··· Entries provided

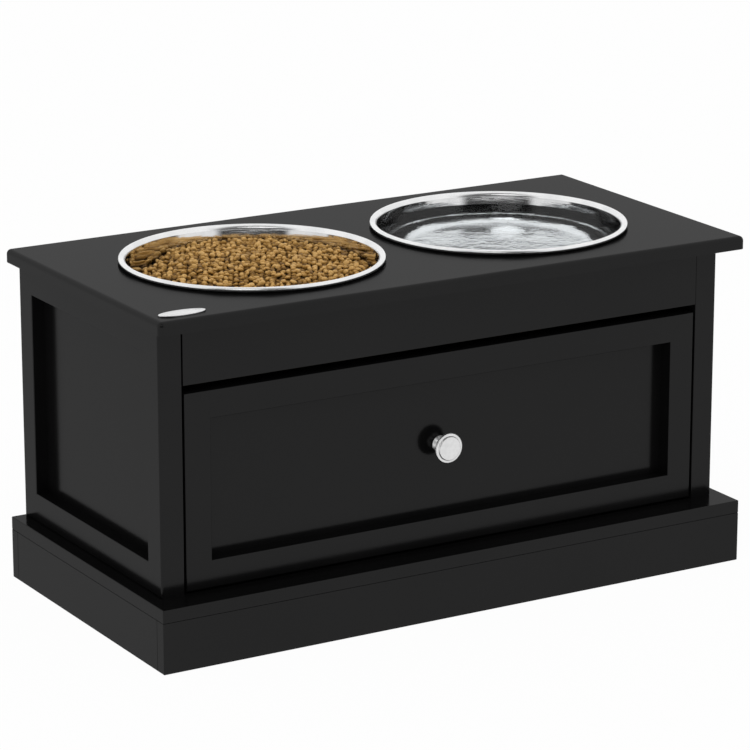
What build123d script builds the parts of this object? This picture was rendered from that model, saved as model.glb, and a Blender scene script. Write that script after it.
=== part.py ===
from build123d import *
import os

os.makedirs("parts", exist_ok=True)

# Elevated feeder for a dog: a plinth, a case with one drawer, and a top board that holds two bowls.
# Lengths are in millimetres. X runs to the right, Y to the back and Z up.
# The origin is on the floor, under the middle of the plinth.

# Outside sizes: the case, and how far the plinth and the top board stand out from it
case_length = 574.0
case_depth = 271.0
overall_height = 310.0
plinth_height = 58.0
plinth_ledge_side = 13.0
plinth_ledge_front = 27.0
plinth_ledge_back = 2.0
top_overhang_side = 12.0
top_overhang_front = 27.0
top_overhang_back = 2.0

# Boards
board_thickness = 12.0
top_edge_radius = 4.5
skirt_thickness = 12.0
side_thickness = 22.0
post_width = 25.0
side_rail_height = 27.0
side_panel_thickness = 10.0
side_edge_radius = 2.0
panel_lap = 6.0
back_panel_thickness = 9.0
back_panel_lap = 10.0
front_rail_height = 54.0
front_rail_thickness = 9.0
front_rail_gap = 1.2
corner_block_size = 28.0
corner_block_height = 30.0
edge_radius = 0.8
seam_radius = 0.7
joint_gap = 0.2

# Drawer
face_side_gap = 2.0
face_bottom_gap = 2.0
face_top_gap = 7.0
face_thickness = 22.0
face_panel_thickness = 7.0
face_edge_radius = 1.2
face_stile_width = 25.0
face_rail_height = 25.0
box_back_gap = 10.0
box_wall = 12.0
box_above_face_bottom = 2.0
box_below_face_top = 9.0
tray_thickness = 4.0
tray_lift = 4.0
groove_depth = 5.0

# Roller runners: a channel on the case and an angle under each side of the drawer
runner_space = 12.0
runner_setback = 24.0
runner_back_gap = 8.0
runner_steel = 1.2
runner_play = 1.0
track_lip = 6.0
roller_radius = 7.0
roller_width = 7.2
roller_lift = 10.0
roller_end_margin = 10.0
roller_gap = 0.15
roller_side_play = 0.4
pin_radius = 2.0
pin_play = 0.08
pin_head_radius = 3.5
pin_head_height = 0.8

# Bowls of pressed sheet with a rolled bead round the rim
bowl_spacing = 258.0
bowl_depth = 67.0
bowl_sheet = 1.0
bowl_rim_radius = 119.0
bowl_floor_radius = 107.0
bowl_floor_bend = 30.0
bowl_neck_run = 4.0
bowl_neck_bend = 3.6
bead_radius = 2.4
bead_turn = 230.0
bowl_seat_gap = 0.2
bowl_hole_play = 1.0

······
··· Entries provided

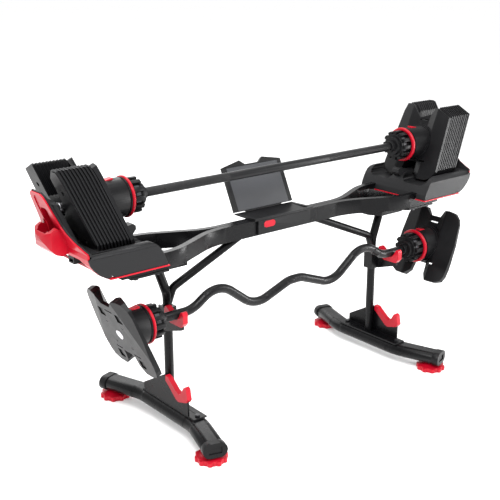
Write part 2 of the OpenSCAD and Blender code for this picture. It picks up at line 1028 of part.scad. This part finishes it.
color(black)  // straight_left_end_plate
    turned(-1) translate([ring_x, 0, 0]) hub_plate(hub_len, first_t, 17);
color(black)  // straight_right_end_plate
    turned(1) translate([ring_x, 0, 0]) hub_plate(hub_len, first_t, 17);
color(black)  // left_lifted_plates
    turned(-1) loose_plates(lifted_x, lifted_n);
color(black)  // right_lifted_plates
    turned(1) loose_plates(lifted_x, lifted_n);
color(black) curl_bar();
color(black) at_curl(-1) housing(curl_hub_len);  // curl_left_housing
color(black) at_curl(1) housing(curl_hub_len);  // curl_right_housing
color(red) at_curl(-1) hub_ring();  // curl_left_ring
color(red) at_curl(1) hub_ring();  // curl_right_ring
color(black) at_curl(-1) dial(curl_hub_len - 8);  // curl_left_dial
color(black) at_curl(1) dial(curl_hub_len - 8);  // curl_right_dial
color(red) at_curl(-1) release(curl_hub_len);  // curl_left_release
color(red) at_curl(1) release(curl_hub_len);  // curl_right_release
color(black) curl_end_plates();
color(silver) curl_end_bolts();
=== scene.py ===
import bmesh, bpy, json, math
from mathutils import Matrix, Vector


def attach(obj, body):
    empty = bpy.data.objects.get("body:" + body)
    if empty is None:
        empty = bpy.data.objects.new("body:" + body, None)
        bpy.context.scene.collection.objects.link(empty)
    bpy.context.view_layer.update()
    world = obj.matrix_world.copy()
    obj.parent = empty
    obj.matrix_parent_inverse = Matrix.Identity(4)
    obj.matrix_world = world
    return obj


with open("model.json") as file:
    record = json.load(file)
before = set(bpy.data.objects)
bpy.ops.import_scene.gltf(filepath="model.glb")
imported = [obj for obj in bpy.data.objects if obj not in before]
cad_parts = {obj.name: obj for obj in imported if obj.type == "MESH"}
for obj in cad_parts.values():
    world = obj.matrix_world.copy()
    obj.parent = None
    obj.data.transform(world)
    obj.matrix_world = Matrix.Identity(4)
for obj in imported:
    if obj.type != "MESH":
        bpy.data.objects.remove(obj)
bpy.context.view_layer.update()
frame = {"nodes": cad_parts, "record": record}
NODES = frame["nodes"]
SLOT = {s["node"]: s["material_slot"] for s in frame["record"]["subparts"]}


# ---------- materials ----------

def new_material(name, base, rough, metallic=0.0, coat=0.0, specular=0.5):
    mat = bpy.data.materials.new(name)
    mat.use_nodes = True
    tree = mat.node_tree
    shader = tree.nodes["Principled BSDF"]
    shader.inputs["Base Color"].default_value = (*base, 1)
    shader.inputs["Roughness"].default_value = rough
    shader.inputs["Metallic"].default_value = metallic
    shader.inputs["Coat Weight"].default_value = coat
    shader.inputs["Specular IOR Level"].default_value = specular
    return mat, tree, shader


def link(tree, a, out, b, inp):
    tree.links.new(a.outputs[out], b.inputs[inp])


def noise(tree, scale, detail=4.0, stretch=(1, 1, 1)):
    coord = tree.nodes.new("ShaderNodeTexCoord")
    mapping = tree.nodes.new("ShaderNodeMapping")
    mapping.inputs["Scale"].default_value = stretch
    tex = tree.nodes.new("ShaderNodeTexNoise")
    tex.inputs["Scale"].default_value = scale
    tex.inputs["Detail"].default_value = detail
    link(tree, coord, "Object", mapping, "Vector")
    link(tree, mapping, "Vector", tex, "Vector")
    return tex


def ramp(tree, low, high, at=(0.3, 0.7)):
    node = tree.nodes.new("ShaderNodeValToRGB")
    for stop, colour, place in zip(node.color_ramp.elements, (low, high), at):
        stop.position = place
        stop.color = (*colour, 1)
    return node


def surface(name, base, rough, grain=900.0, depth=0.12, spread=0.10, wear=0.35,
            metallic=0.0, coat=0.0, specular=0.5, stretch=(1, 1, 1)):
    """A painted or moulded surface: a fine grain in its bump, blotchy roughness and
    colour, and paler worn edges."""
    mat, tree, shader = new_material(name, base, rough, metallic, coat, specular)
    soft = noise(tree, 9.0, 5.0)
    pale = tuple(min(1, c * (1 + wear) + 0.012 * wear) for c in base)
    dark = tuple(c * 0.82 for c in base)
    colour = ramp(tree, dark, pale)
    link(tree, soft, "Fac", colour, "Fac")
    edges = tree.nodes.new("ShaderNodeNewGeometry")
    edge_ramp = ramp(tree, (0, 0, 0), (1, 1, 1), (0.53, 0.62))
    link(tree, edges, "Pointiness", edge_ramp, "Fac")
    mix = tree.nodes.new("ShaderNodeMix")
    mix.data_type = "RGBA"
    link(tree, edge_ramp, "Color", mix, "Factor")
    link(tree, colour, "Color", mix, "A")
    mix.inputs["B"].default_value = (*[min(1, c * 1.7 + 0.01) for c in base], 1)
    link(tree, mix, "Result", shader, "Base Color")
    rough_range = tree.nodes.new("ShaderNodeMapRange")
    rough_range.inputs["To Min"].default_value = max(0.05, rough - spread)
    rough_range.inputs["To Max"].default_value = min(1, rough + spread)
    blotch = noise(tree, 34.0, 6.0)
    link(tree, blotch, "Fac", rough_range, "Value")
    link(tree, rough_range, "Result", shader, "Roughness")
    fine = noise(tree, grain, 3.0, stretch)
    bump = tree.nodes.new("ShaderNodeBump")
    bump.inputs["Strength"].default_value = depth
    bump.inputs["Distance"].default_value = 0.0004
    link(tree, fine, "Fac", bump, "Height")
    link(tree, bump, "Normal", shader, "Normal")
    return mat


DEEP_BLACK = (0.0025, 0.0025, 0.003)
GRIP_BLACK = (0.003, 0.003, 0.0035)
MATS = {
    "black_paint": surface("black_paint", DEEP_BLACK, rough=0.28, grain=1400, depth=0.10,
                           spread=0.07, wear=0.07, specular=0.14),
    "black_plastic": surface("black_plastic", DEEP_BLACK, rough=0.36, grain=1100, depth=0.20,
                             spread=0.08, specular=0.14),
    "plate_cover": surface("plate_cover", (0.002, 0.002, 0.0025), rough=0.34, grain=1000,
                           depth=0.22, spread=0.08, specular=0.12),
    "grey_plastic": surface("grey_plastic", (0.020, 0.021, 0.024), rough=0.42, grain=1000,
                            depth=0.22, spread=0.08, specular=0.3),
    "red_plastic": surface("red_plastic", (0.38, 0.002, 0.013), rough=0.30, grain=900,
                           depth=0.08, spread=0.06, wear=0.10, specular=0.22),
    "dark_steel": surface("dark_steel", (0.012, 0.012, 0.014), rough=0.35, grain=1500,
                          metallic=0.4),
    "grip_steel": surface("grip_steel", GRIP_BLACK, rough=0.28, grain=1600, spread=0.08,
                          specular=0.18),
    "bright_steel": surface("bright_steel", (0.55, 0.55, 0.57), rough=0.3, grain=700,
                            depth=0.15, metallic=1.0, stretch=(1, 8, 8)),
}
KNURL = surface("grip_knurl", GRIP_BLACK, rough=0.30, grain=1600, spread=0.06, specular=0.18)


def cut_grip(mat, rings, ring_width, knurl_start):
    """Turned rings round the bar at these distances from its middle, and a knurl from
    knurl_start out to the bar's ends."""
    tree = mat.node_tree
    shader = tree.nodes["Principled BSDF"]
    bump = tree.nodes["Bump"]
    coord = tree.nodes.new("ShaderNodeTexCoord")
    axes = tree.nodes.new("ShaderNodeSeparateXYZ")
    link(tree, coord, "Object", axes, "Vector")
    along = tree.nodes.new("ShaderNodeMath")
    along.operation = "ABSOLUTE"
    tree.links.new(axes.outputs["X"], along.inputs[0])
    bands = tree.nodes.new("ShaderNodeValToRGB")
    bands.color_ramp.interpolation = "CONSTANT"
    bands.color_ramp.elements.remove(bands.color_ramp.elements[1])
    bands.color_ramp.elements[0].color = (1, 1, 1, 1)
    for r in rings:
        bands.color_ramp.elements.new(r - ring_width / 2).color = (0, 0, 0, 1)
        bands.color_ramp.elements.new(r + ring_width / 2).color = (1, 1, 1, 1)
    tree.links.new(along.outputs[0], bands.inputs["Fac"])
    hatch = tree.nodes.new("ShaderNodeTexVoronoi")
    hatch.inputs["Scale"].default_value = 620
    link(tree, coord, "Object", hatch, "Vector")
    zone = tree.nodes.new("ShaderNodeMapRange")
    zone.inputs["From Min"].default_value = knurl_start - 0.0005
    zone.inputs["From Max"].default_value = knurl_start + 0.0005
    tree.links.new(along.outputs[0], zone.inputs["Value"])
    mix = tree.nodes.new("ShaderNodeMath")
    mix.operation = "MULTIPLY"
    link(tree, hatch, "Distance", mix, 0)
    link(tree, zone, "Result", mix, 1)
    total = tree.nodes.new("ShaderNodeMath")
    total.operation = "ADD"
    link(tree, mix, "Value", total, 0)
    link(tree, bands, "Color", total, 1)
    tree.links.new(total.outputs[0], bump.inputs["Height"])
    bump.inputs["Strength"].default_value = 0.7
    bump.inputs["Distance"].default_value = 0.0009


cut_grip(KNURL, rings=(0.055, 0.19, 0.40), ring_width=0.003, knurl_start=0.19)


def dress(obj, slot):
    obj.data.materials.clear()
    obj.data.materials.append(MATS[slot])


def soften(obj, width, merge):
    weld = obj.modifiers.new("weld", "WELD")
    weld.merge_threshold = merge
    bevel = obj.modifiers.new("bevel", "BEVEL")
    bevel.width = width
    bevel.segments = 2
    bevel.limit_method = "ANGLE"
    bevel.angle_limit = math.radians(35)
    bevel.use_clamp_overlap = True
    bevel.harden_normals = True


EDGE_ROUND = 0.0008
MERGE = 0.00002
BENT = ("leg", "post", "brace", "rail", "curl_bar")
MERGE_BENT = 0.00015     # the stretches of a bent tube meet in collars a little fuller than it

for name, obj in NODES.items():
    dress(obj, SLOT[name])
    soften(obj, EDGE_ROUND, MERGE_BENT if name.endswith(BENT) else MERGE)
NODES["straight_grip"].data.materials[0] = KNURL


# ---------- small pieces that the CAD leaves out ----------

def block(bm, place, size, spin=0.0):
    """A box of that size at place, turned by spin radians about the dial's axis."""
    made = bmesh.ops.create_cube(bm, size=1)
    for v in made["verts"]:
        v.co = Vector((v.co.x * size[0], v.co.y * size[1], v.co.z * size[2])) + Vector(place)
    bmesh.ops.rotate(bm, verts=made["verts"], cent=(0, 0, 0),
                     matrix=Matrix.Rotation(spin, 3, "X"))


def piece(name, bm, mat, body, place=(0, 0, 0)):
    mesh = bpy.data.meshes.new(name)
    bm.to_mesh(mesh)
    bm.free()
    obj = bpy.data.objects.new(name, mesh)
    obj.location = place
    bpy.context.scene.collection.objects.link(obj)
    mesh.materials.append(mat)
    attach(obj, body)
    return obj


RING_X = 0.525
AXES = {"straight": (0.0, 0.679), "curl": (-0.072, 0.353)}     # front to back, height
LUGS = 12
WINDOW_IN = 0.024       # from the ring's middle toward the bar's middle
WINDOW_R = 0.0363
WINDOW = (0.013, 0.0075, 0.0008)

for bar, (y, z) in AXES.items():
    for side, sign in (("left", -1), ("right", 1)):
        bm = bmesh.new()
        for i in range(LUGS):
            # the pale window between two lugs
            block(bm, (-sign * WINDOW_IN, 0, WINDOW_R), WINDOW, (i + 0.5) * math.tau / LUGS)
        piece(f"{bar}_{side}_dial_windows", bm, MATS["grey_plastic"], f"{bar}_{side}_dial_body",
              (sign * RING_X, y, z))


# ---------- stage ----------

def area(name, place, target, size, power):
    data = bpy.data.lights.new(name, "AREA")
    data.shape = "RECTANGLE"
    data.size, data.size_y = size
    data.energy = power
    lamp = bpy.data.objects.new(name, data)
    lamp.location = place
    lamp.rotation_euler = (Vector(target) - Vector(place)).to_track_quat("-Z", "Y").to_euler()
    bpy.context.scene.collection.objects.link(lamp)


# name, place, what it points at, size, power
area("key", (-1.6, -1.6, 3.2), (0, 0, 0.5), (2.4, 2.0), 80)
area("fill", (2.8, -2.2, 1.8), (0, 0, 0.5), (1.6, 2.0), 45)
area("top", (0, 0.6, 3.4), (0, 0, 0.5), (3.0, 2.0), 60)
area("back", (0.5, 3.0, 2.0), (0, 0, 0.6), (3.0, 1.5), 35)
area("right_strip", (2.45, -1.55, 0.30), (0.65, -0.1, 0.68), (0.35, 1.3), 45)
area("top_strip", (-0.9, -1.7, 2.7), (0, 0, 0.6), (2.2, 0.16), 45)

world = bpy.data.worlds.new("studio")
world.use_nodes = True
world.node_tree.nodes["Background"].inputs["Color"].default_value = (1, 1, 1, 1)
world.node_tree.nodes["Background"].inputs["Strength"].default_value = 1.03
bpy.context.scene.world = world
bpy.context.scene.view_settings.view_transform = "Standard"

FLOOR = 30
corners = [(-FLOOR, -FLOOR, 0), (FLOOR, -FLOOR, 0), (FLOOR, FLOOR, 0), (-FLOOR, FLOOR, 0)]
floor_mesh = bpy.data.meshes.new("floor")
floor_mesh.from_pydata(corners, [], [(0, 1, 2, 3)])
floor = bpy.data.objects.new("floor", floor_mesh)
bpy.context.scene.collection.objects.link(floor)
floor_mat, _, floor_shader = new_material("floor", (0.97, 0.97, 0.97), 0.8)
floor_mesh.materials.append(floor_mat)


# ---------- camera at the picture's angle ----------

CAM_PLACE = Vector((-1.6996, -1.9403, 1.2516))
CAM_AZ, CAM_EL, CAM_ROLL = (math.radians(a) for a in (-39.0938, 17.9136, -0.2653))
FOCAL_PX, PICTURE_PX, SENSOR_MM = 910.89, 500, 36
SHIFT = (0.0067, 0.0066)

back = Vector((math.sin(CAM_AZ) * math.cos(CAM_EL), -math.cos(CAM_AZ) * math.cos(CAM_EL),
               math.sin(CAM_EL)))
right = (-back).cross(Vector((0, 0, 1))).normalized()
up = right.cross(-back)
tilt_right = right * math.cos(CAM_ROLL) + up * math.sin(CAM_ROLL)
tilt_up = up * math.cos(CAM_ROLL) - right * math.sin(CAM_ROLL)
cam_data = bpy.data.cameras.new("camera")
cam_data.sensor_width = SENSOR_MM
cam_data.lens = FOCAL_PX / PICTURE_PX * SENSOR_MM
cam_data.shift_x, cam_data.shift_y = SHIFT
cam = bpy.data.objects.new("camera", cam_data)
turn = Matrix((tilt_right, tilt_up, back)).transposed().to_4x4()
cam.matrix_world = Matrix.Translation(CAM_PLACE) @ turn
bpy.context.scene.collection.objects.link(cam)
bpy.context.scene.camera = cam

······
··· Entries provided

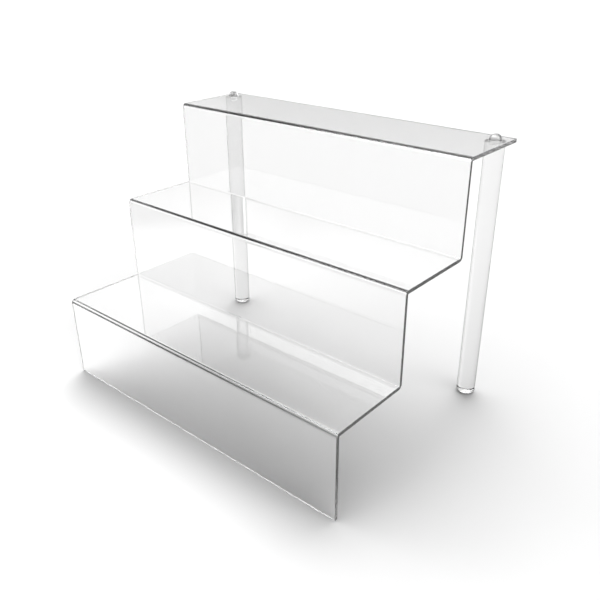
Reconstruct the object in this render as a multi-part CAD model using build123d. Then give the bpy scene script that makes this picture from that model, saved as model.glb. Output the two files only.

······

_Task to carry out_
Above are the records. Copy the lines beginning at the one that has "What build123d script" and ending with the one that has "# The origin", unchanged.

_The response_
What build123d script builds the parts of this object? This picture was rendered from that model, saved as model.glb, and a Blender scene script. Write that script after it.
=== part.py ===
from build123d import *
import os

os.makedirs("parts", exist_ok=True)

# Elevated feeder for a dog: a plinth, a case with one drawer, and a top board that holds two bowls.
# Lengths are in millimetres. X runs to the right, Y to the back and Z up.
# The origin is on the floor, under the middle of the plinth.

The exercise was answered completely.